Proximity biotinylation involves the fusion of a protein of interest (bait) to an enzyme that produces reactive biotin molecules. The enzymes commonly used for this technique are derived from either BirA (BioID, TurnoID, MiniTurbo) or APEX (APEX2). The labelling chemistries between these enzymes are slightly different. BirA is a biotin ligase derived from E. coli, which has been modified with a mutation (R118G) that destabilizes the retention of the reactive biotin molecule it normally produces (biotinoyl-5′-AMP) ⁸⁰. This biotin molecule can subsequently diffuse away from the enzymes active site and covalently bind to nearby primary amine groups on lysine residues, Figure 5. APEX is an ascorbate peroxidase that catalyzes the oxidation of biotin-phenol to a biotin-phenyoxyl radical in the presence of H₂0₂. This can bind to electron rich amino acids such as tyrosine and potentially tryptophan, cysteine and histidine) ^81,82. Through its fusion to a bait both enzymes can label proteins proximal to the bait. The labelling radius of BirA is ~10nm and APEX ~20nm ⁸¹.

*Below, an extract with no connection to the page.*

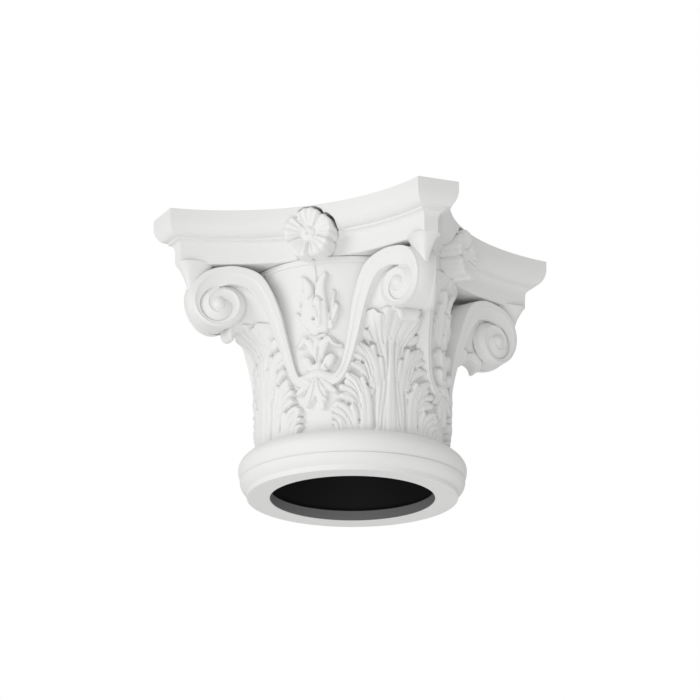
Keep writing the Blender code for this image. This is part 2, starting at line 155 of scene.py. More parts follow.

Figure 5. Proximity labelling scheme.

cDNA encoding a fusion protein is cloned and expressed in a cell line adding a proximity labeling protein (BioID or APEX) to a bait protein identified in GWAS or rare variant study. Additions of reagents induce biotinylation in vitro. Cell lysates are collected and biotinylated proteins are purified and identified by mass spectroscopy. Figure illustrates an endocytosed transmembrane protein with a terminal proximity labeling fusion indicated by the red lollipop. Figure created with BioRender.com

Interactions in mammalian cells, plants and model organisms can be studied using this technique.^83–85 APEX2 has been used to identify proteins important in Weibel Palade body function. Fusion of APEX2 to Rab3b ⁸⁶ and Rab27a ^86,87 has identified a number of Weibel Palade body interacting proteins such as the SNARE interacting protein Munc13–2 and PAK2 which is involved in Weibel Palade body exocytosis. An advantage of this technique includes the ability to analyze interactions in vitro or in vivo in the context of a cell or an organism. Additionally, the technique has an increased ability to detect weak and transient interactions compared to more traditional co-immunoprecipitation experiments as interacting proteins are labelled with biotin. Weak or transient interactions can be lost during sample preparation in co-immunoprecipitation experiments.

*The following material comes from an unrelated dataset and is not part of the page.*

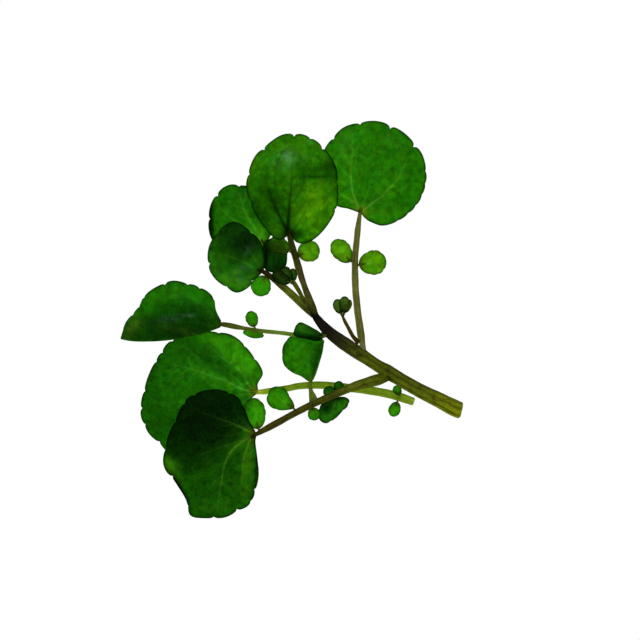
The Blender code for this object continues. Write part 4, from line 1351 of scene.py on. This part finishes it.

We identified stabilin-2 plasma ligands by fusing the enzyme TurboID ⁸⁸ to the extracellular domains of stabilin-2 and the LDLR as a control. TurboID, derived from BirA has been modified to enable labelling to occur over a 10-minute period ⁸⁸. T-REx^™−293 cells stably expressing these fusion protein constructs were incubated with fibrinogen deficient plasma for 10 minutes, followed by biotin and ATP for 10 minutes to initiate labeling. Biotinylated cell lysate proteins were purified with streptavidin beads and identified using mass spectrometry. Using the REPRINT⁸⁹, proteins with a SAINT score >0.85 and levels 3-fold greater than LDLR controls, were considered stabilin-2 specific ligands.^90,91 These results support the use of proximity labeling to further probe the function of newly identified proteins playing a role in VTE risk.

Conclusions

Genetic investigation of VTE risk continues to reveal new associations with genetic variants outside of the traditional hemostasis and thrombosis gene network. Larger studies will continue to uncover common genetic variants with small effect sizes while larger rare-variant sequencing studies will identify genes and gene pathways important in VTE risk. Follow up of these studies is critical to understand the mechanisms driving the associations. Several different types of genetic screens offer high throughput assessments of single variant functions and should facilitate a better understanding of human genetic variation and VTE risk.